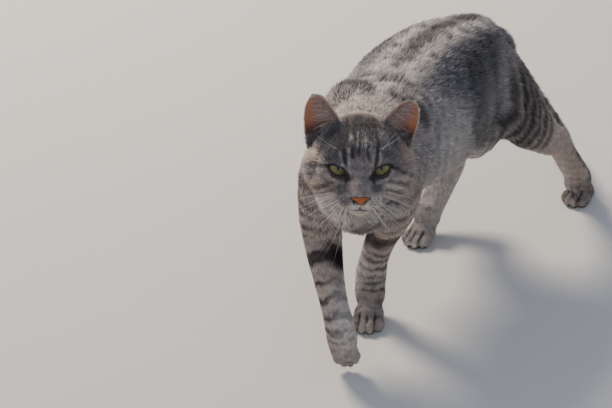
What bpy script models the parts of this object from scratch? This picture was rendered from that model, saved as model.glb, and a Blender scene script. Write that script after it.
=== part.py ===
"""A walking tabby cat, life size, as a still solid model out to the tips of its coat.

The cat faces -Y with its left side towards +X. Its back bends a little to its right, its head is
turned to its left, three paws stand on the floor and the right forepaw swings just above it.
"""
import math

import bmesh
import bpy
from mathutils import Matrix, Vector

CM = 0.01  # lengths below are in centimetres and are turned into metres as shapes are made
ORIGIN = Vector((4.775, 18.27, 0.0))  # the middle of the cat's outline on the floor

# driving dimensions
GAP = 0.03  # between neighbouring pieces
VOXEL = 0.22  # cell size for growing the shapes together
FLESH_TRIANGLES = 4900
TAIL_TRIANGLES = 320
EYES = Vector((8.83, -6.54, 23.8))  # the point midway between the eyes
FACE_TURN = math.radians(28.0)  # the face's heading, from straight ahead to the cat's left
FACE_RISE = math.radians(13.0)  # how far the face is lifted above level
EYE_SPACING = 3.8
EYE_RADIUS = 1.02
EAR_THICKNESS = 0.24

# head axes: left, forward and up
LEFT = Vector((math.cos(FACE_TURN), math.sin(FACE_TURN), 0.0))
FORWARD = Vector(
    (
        math.sin(FACE_TURN) * math.cos(FACE_RISE),
        -math.cos(FACE_TURN) * math.cos(FACE_RISE),
        math.sin(FACE_RISE),
    )
)
UP = FORWARD.cross(LEFT)

# Each station is a centre, then half the width across and half the depth of the section.
TRUNK = (
    (5.4, -1.2, 18.4, 3.4, 3.9),
    (4.95, 1.0, 18.9, 4.8, 5.2),
    (4.5, 4.0, 19.4, 5.5, 5.7),
    (4.0, 8.0, 19.2, 6.0, 6.2),
    (3.4, 12.5, 18.6, 6.6, 6.6),
    (3.1, 17.0, 18.3, 6.9, 7.0),
    (3.4, 21.5, 18.6, 6.3, 6.7),
    (4.1, 25.2, 19.0, 5.2, 5.6),
    (4.8, 27.6, 18.9, 4.1, 4.5),
    (5.1, 29.0, 19.2, 2.8, 3.2),
)
NECK = (
    (4.5, 4.5, 20.2, 4.6, 5.1),
    (5.1, 1.6, 20.9, 4.7, 4.9),
    (5.9, -1.0, 21.7, 4.4, 4.5),
    (6.8, -3.0, 22.5, 4.0, 4.2),
)
LEFT_FORELEG = (
    (5.9, 7.2, 24.2, 1.3, 2.0),
    (7.0, 5.4, 21.6, 1.9, 3.2),
    (7.7, 3.6, 17.8, 2.2, 3.2),
    (6.8, 5.0, 14.2, 2.0, 2.9),
    (5.2, 6.9, 11.0, 1.75, 2.2),
    (4.1, 7.4, 8.6, 1.5, 1.7),
    (3.25, 7.7, 6.0, 1.45, 1.4),
    (2.85, 8.0, 4.2, 1.6, 1.45),
    (3.05, 7.3, 2.1, 1.5, 1.35),
)
RIGHT_FORELEG = (
    (2.6, 6.2, 24.4, 1.3, 2.0),
    (1.7, 4.4, 21.6, 1.9, 3.2),
    (1.3, 1.8, 17.8, 2.4, 3.3),
    (0.8, 1.8, 14.0, 2.1, 2.9),
    (0.8, 1.8, 10.9, 1.8, 2.1),
    (2.7, -0.8, 8.9, 1.5, 1.6),
    (4.6, -3.1, 7.2, 1.35, 1.35),
    (5.55, -4.0, 5.9, 1.5, 1.25),
    (5.85, -4.0, 4.4, 1.55, 1.15),
    (5.88, -3.8, 3.2, 1.45, 1.15),
)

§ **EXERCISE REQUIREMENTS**
Reproduce verbatim only this range: the first line of the material through the line that contains "ORIGIN = Vector((4.775, 18.27, 0.0))", inclusive.

§ **WRITTEN RESPONSE**
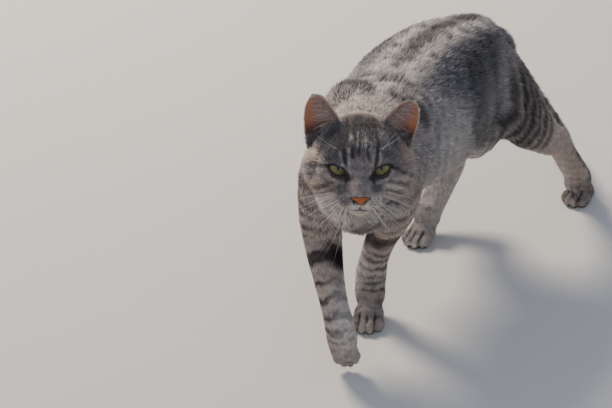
What bpy script models the parts of this object from scratch? This picture was rendered from that model, saved as model.glb, and a Blender scene script. Write that script after it.
=== part.py ===
"""A walking tabby cat, life size, as a still solid model out to the tips of its coat.

The cat faces -Y with its left side towards +X. Its back bends a little to its right, its head is
turned to its left, three paws stand on the floor and the right forepaw swings just above it.
"""
import math

import bmesh
import bpy
from mathutils import Matrix, Vector

CM = 0.01  # lengths below are in centimetres and are turned into metres as shapes are made
ORIGIN = Vector((4.775, 18.27, 0.0))  # the middle of the cat's outline on the floor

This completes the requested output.